Results of inaugural GCC-focused family business study revealed by Gulf Family Business Council and McKinsey & Company
The newly rebranded Gulf Family Business Council (GFBC), the regional association of Family Business Network International (FBN), and McKinsey & Company, unveiled findings of a GCC family business study.
Chairman of GFBC, His Excellency Abdulaziz Abdullah Al Ghurair said: “At GFBC we have partnered with McKinsey & Company, to pioneer the first study assessing the unique challenges, opportunities and common trends facing family businesses in the GCC.”
Conducting a study to assess the health and preparation of family business at this stage is critical. More than half of GCC’s family businesses are in the midst of the transition from the second to third generation. This is a critical transition as just around 15% of those businesses are likely to survive it.
Al Ghurair stated: “At the council we understand that the majority of family business owners in the GCC are relatively young, between 40-60 years old, facing the critical juncture of transition of leadership from first to second or second to the third generation. One major risk during this transition is for large family businesses to get fragmented. Preparation is needed to avoid loss of family harmony and business disruption which in turn leads to loss of economic value. With around 75% percent of GCC private sector economy being family-owned, it is pertinent that we support the families to be equipped for the transition.”

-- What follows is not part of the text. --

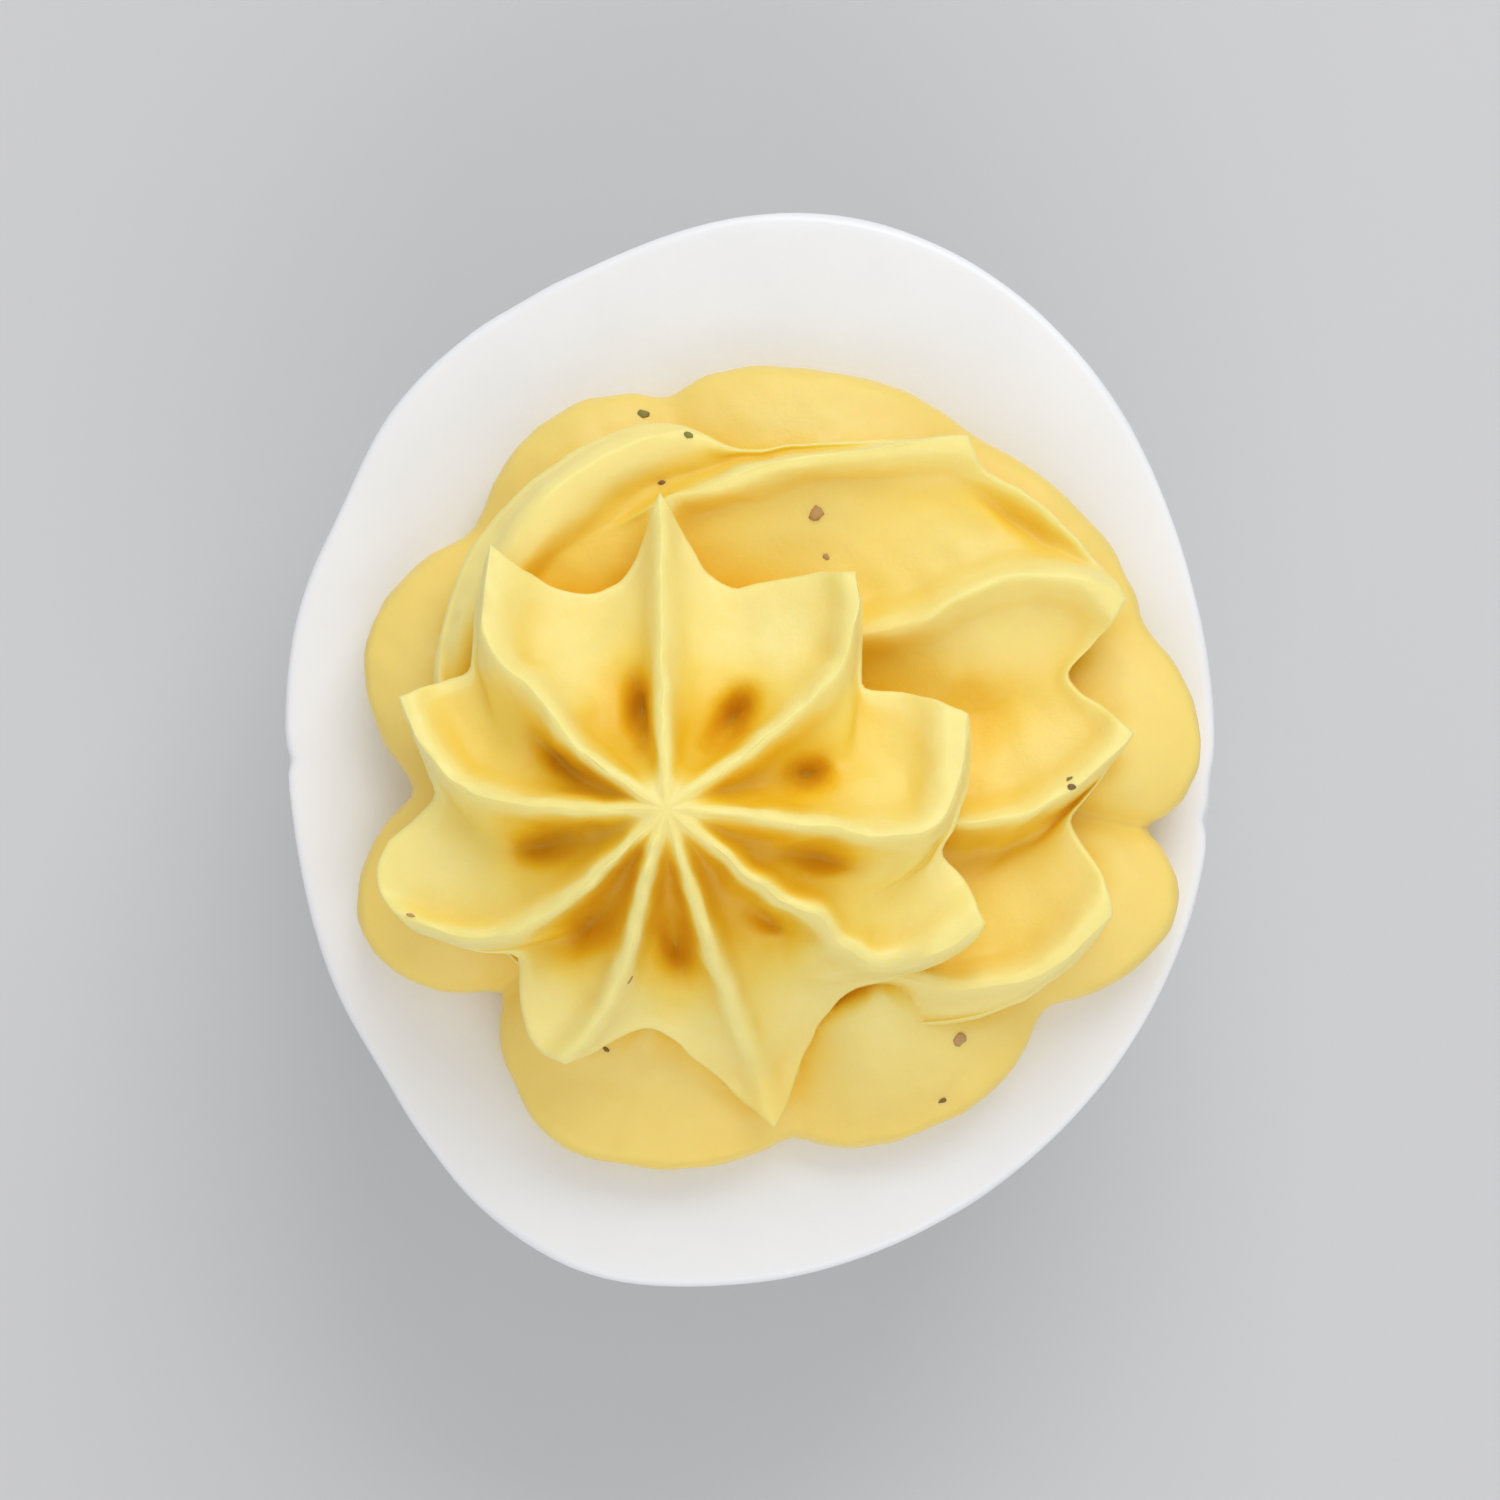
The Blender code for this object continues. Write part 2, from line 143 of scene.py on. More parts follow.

Ahmed Youssef, Partner at McKinsey & Company, said: “The inaugural GCC Family Business survey gives us a baseline against which future progress can be tracked. The study assessed current GCC family business practices and benchmarked them against five dimensions that are critical for the longevity of any family business - family, ownership, business, philanthropy, and wealth management.”
On the family side, the study revealed that 44 percent of family businesses have an employment policy in place for next generation from the family, nonetheless only 17 percent of businesses have an effective assessment method in place to identify roles and responsibility for the next generation. A development plan for the next generation and a clear business integration policy would ease the transition of leadership and set a reference to manage conflict. The study recommends that the ‘rules of the game’ should be clearly stated to the next generation as early as possible to allow for effective succession planning and transition of leadership.
Two other key findings of the study were related to corporate governance and the businesses’ philanthropic efforts.
While family businesses have made significant progress in putting corporate governance systems in place, few have been successful in completing end-to-end effective implementation. Of the businesses researched, over 66 percent of participants reported that they have started to put the building blocks in place. However, only around 33 percent reported that the practices are fully adopted and are working effectively.
The study also finds that ensuring successful implementation requires the engagement of the broader family, not just those who are in positions of authority or involved in the business. This is required to ensure wide buy-in and commitment amongst family members.
Youssef also mentioned, “while all famlies are involved in some form of charitable giving, very few have developed organised philanthropic efforts: Only 36% of the sample group had defined a clear strategy for their giving; 20% had established a robust governance structure to oversee their giving; and, 16% were clear about how they would evaluate the impact of their efforts. Given the general desire of many families in the region to engage in philanthropy and give back to society, as well as the role philanthropy can play in galvanising family members around a common set of values, many families would benefit from being more systematic about their philanthropic efforts.”
“Looking forward, we are optimistic about the pace of change, especially given the surge in awareness among family businesses on the need to change. We are also conscious that the real test is yet to come,” added Youssef. “Our survey participants are amongst the largest family businesses in the GCC region and they have a responsibility to serve as pioneers and role models for their peers, who could learn from their achievements to date.”
GFBC’s core mandate has been to facilitate the continuity of GCC family businesses over generations. The organisation has delivered unique content and programmes since its launch in 2012.
Al Ghurair stated: “The study strengthens our understanding of GCC family businesses and enlightens our actionable agenda, based on the areas where family businesses struggle the most.
“The findings of this study validate the direction of some of the Council’s existing initiatives designed to facilitate successful transition for GCC families while addressing both the external and internal factors impacting family businesses.”
Last April, GFBC released a legal white paper on succession planning, discussing challenges. GFBC chairman disclosed a legal initiative launched with policy makers to develop legal structures that consider family business challenges in the region.
On preparing the next generation of leaders, GFBC is collaborating with leading education institutions to bring family business-specific courses to the region. Later this month GFBC is running a next generation workshop developed by a leading family business professor from INSEAD Wendel International Centre of Family Enterprise.
Al Ghurair concluded: “Our organisation has grown from a network of influential family businesses to a GCC-focussed family business assembly. We are growing to become a reference in GCC family business issues and we will continue to facilitate solutions and development opportunities for member family businesses.”